- Education: University of Chicago (B.Sc.) California Institute of Technology (Ph.D.)
- Occupations: Mathematician, Professor
- Website: https://math.bu.edu/people/tasso/

= Tasso J. Kaper =

American mathematician

Tasso Joost Kaper (born June 25, 1964) is an American mathematician at Boston University, where he chairs the Department of Mathematics and Statistics. His research concerns dynamical systems and applied mathematics.

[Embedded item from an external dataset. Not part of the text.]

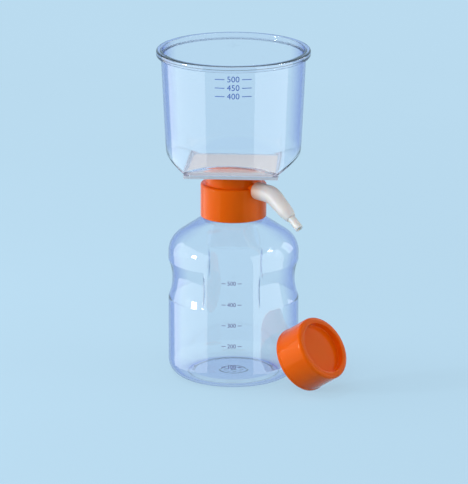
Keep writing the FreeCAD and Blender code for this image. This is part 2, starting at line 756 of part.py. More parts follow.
def build_funnel():
    """Round tapered cup whose foot four sloping facets bring in to a square, with a rim bead and
    a lid seat at the mouth. Outside and inside are built alike and cut from each other."""
    wall = sizes.cup_wall
    reach = places.rim_radius + wall
    across = reach * 2
    outer = combine("MultiCommon", "FunnelOutside", [
        funnel_cone("CupOutside", 0, 0),
        funnel_prism("FacetsX", sizes.plate_half, sizes.facet_rise, across, reach, False),
        funnel_prism("FacetsY", sizes.plate_half, sizes.facet_rise, across, reach, True),
    ])
    top = places.funnel_top
    bead = disc("RimBead", places.rim_radius, top - sizes.rim_height, top)
    body = combine("MultiFuse", "FunnelBlank", [outer, bead])
    # the inner facets lie one wall behind the outer ones, measured square to them
    inner_rise = (
        sizes.facet_rise
        - sizes.square_wall * tangent(sizes.facet_angle)
        + wall / cosine(sizes.facet_angle)
    )
    inner_half, inner_reach = sizes.plate_half - sizes.square_wall, places.rim_radius
    hollow = combine("MultiCommon", "FunnelHollow", [
        funnel_cone("CupInside", wall, wall),
        funnel_prism("InnerFacetsX", inner_half, inner_rise, across, inner_reach, False),
        funnel_prism("InnerFacetsY", inner_half, inner_rise, across, inner_reach, True),
    ])
    seat = disc("LidSeat", places.cup_top_radius - sizes.lid_seat_inset,
                top - sizes.lid_seat_depth, top + sizes.rim_height)
    hollowed = cut("FunnelHollowed", body, hollow)
    seated = cut("FunnelSeated", hollowed, seat)
    funnel = doc.addObject("Part::Fillet", "funnel")
    funnel.Label = "funnel"
    funnel.Base = seated
    rounded = edges_to_round(seated.Shape)
    funnel.Edges = [(index, radius, radius) for index, radius in rounded]
    doc.recompute()
    return funnel


def edges_to_round(shape):
    """The two outer circles of the rim bead, and the four upright corners of the square."""
    found = []
    corner, rim = sizes.plate_half.value, places.rim_radius.value
    for index, edge in enumerate(shape.Edges, start=1):
        box = edge.BoundBox
        level = box.ZLength < CLOSE
        upright = box.XLength < CLOSE and box.YLength < CLOSE
        at_corner = max(abs(abs(box.Center.x) - corner), abs(abs(box.Center.y) - corner)) < CLOSE
        if level and abs(box.XMax - rim) < CLOSE:
            found.append((index, sizes.rim_edge.value))
        elif upright and at_corner:
            found.append((index, sizes.square_corner.value))
    return found


def build_cap():
    """Screw cap with a hollow in its top, a seal ring for the neck's bore and a bead at its open
    edge. Built upright with its open edge at zero, then leant on the bottle."""
    body = new_body("screw_cap")
    bore = places.skirt_bore
    outer, height, edge = bore + sizes.cap_wall, sizes.cap_height, sizes.cap_edge
    recess = height - sizes.cap_recess_depth
    ceiling = recess - sizes.cap_top_wall
    seal_outer = places.neck_bore - sizes.cap_seal_gap
    seal_inner = seal_outer - sizes.cap_seal_wall
    seal_bottom = ceiling - sizes.cap_seal_height
    section = [
        (0, ceiling),
        (seal_inner, ceiling),
        (seal_inner, seal_bottom),
        (seal_outer, seal_bottom),
        (seal_outer, ceiling),
        (bore, ceiling),
        (bore, 0),
        (outer + sizes.cap_bead, 0),
        (outer + sizes.cap_bead, sizes.cap_bead_height - sizes.cap_bead),
        (outer, sizes.cap_bead_height),
        (outer, height - edge, edge, +1),
        (outer - edge, height),
        (outer - sizes.cap_ring_width, height),
        (outer - sizes.cap_ring_width, recess),
        (0, recess),
    ]
    turned(body, "Shell", section)
    worn_height = places.mouth - ceiling
    thread(body, "CapThread", bore, -sizes.skirt_thread_height,
           meshing_start(sizes.bottle_turn) - worn_height)
    lean, azimuth = sizes.cap_lean, sizes.cap_azimuth
    rim = outer + sizes.cap_bead
    away = sizes.bottle_radius + sizes.cap_rest_gap + rim * sine(lean)
    tilt = FreeCAD.Rotation(FreeCAD.Vector(0, 1, 0), RIGHT_ANGLE - lean.value)
    turn = FreeCAD.Rotation(AXIS_TURN, azimuth.value)
    body.Placement = FreeCAD.Placement(FreeCAD.Vector(), turn.multiply(tilt))
    bind(body, "Placement.Base.x", away * cosine(azimuth))
    bind(body, "Placement.Base.y", away * sine(azimuth))
    bind(body, "Placement.Base.z", rim * cosine(lean))
    return body


def check_and_export(pieces):
    """Stop on any failed object, then write each piece to its own file."""
    doc.recompute()
    for thing in doc.Objects:
        if "Invalid" in thing.State or "Error" in thing.State:
            raise RuntimeError(f"{thing.Name} failed: {thing.State}")
    for piece in pieces:
        shape = piece.Shape
        if shape.isNull() or not shape.isValid() or len(shape.Solids) != 1:
            raise RuntimeError(f"{piece.Label} is not one sound solid")
    os.makedirs(PARTS_FOLDER, exist_ok=True)
    for piece in pieces:
        piece.Shape.exportStep(os.path.join(PARTS_FOLDER, piece.Label + ".step"))
        print(f"{piece.Label}: {piece.Shape.Volume / 1000:.2f} cm3")


doc = FreeCAD.newDocument("vacuum_filtration_unit")
sizes = Sheet(doc, SIZES)
places = Places(sizes)
check_and_export([
    build_bottle(),
    build_gasket(),
    build_adapter(),
    build_connector(),
    build_vent_plug(),
    build_support_plate(),
    build_membrane(),
    build_funnel(),
    build_cap(),
])
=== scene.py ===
"""Finishes of the vacuum filtration unit.

The bottle, the head screwed on it, the funnel and the loose cap are surfaces worked
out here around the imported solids, and the plain inner parts keep their own meshes.
Lengths are in millimetres until a surface becomes a mesh, and angles in degrees until
they are used.
"""

import logging
import math
from collections.abc import Callable, Sequence
from dataclasses import dataclass, field
from enum import Enum
from functools import cached_property

import bmesh
import bpy
import numpy as np
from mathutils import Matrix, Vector


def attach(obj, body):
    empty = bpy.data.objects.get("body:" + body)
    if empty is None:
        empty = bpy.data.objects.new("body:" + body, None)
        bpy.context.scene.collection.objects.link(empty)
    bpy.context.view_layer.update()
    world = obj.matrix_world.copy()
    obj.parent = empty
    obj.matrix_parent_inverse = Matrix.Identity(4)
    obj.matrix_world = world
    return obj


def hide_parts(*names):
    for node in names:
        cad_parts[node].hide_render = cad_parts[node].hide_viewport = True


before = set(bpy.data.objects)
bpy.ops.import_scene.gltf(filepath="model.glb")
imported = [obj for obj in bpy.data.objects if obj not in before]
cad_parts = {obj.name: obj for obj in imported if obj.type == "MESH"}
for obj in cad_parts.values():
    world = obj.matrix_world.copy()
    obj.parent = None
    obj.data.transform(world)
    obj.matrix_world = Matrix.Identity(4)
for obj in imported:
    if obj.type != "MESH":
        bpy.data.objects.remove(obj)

Array = np.ndarray
Length = np.ndarray | float
Colour = tuple[float, float, float]
Range = tuple[float, float]
Point = tuple[float, float, float]
Material = bpy.types.Material
Socket = bpy.types.NodeSocket

MM = 0.001
FULL_TURN = 2.0 * math.pi
# Points of a running sum, round a turn and along a section.
FINE_AZIMUTHS = 7201
FINE_STATIONS = 12001
# Least cosine divided by, so that a face seen edge on stays finite.
LEAST_COSINE = 1e-3
# How strongly polystyrene bends light.
POLYSTYRENE_BEND = 1.59
# Height of the thread ridges inside the collar and the cap.
INNER_RIDGE = 1.05
# Height of a capital as a share of the built-in face's size.
CAPITAL_SHARE = 0.69
# How far the band pattern turns in a metre where its scale is 1.
WAVE_RADIANS = 20.0
log = logging.getLogger("filtration_unit")


class Body(Enum):
    """The moving groups that the pieces made here ride on."""

    BOTTLE = "bottle"
    HEAD = "filter_head"
    CONNECTOR = "connector"


class Slot(Enum):
    """The finishes that the unit's record names for the pieces made here."""

    CLEAR = "clear_plastic"
    ORANGE = "orange_plastic"
    WHITE = "white_plastic"


# ---- shapes in numbers


def eased(share: Array) -> Array:
    """A share held between 0 and 1 and eased at both ends: three squares less two cubes."""
    held = np.clip(share, 0.0, 1.0)
    return held * held * (3.0 - 2.0 * held)


def soft_min(first: Length, second: Length, width: Length) -> Length:
    """The lesser of two lengths, with the corner between them rounded over a width.

    Half of their sum less the root of their difference squared plus the width squared.
    """
    return 0.5 * (first + second - np.sqrt((first - second) ** 2 + width * width))


def soft_max(first: Length, second: Length, width: Length) -> Length:
    """The greater of two lengths with the corner between them rounded, as soft_min is."""
    return -soft_min(-first, -second, width)


def unit(vector: Array) -> Array:
    """A vector, or each row of vectors, made 1 long."""
    return vector / np.linalg.norm(vector, axis=-1, keepdims=True)


def bell(away: Array, width: float) -> Array:
    """A bell 1 high: e to the power of minus the squared distance in widths."""
    return np.exp(-((away / width) ** 2))


def risen(length: Array, width: float, cut: float) -> Array:
    """A length where it is above 0, with its corner there rounded and the tail cut off."""
    return np.maximum(soft_max(length, 0.0, width) - cut, 0.0)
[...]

Kaper's father is Hans G. Kaper, a Dutch-born retired mathematician at Argonne National Laboratory.
Tasso Kaper did his undergraduate studies at the University of Chicago, graduating in 1986. He earned a Ph.D. in 1992 from the California Institute of Technology, under the supervision of Stephen Wiggins. On finishing his doctorate, he joined the faculty at Boston University, where he has remained. He was editor-in-chief of SIAM Journal on Applied Dynamical Systems from 2005 to 2011, when he became department chair. He is currently an editor-in-chief of the journal Nonlinearity for the Institute of Physics.

In 2009, both Tasso and Hans Kaper were simultaneously honored as fellows of the Society for Industrial and Applied Mathematics. In 2012, Kaper became one of the inaugural fellows of the American Mathematical Society.